Picture a wave of 6 and 7 year olds, on a break — 7 to 2 — the puck shuffles between them, always just in front, half of them skating on their ankles, looking more like a football team than a hockey team, and in front of them, lazily skating backwards, a big boy (a teenager) shouting to his friend in goal “Here they come! Are you ready?”
“I’m not sure we can handle them all!”
“We’re going to have to try!”
Letting the swarm within about six feet of the goal, then swiping the puck from them onto the “goaltender’s” stick, who would then shoot it the length of the ice (no icing). The two would wait for the tide to turn, head back to retrieve the puck, before assembling again, starting back up the ice en masse, determined to get it right this time.

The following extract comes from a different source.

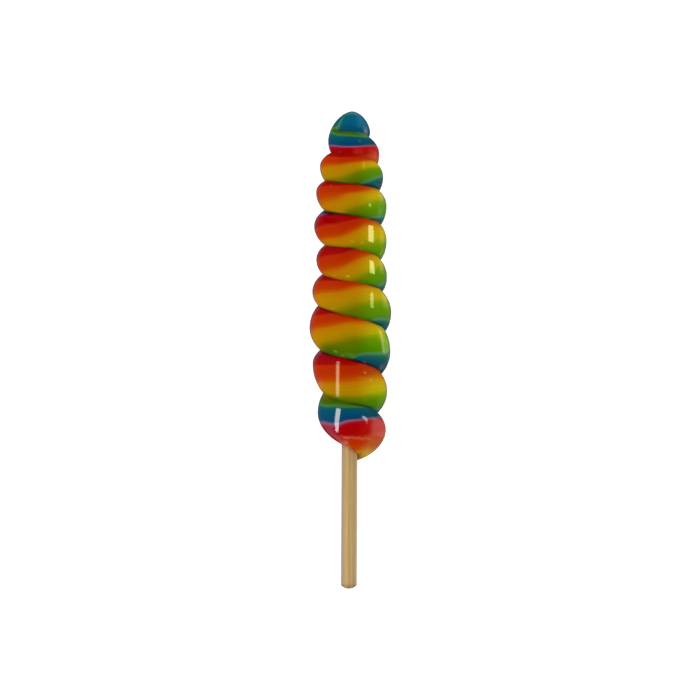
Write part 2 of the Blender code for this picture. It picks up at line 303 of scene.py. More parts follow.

This would last until the human wall fell down due to exhaustion. (This is how you build great hockey players.)
The gentle democracy of the well policed ice rink. By the kids, for the kids. There were no adults after school was closed. It didn’t matter. It was the neighbourhood rink and a certain … decorum … was expected.
A final picture — to evoke the beauty of that place, that time. It is night. A light snowfall fills the air with points of light as snowflakes drift out of the dark into the glare of the lights. As you approach the rink, before you can fully see who is there, you hear it — the slap of puck, the boom as it hits the boards, the keening of blades on ice, an indescribable sound as if the song implicit in the pre-game grinding of skate blades is allowed to sing. And the sight as you came closer — the game is four on four, and the game is on. No longer just teenage boys — these are the best, adults and teens. Age doesn’t matter — you get on the ice if you can play.
How they fly! They wear light jackets because they are sweating in the cold, steam rising above them. Most wear hockey gloves — some wear helmets. Their hair streams behind them. Often the only sound ragged breathing, quick shouts, grunts.
The game is shinny and the game is speed. That simple. They chase the puck. Pick it up along the boards. Come from behind the net in a formation of three, a delta of flight, man behind carrying the puck (you must always protect the puck). Qait to the last moment to pass to the next man, who in an instant passes ahead to the net to the lead skater who races, possessed to be there, at the net, at the exact moment when the puck must hit the blade of the stick and tip into the goal. Scores!
They round the net in a moment of victory, arms hoisted in the air, ballet with no ballerinas, as sweet as any win could be. All beneath a cold black winter’s night, surrounded by middle class neighbourhood of warm red brick houses, bright windows, smoke rising from their chimneys — the only sound — the slap of the puck, the boom of the boards, and the keening as skates caress ice.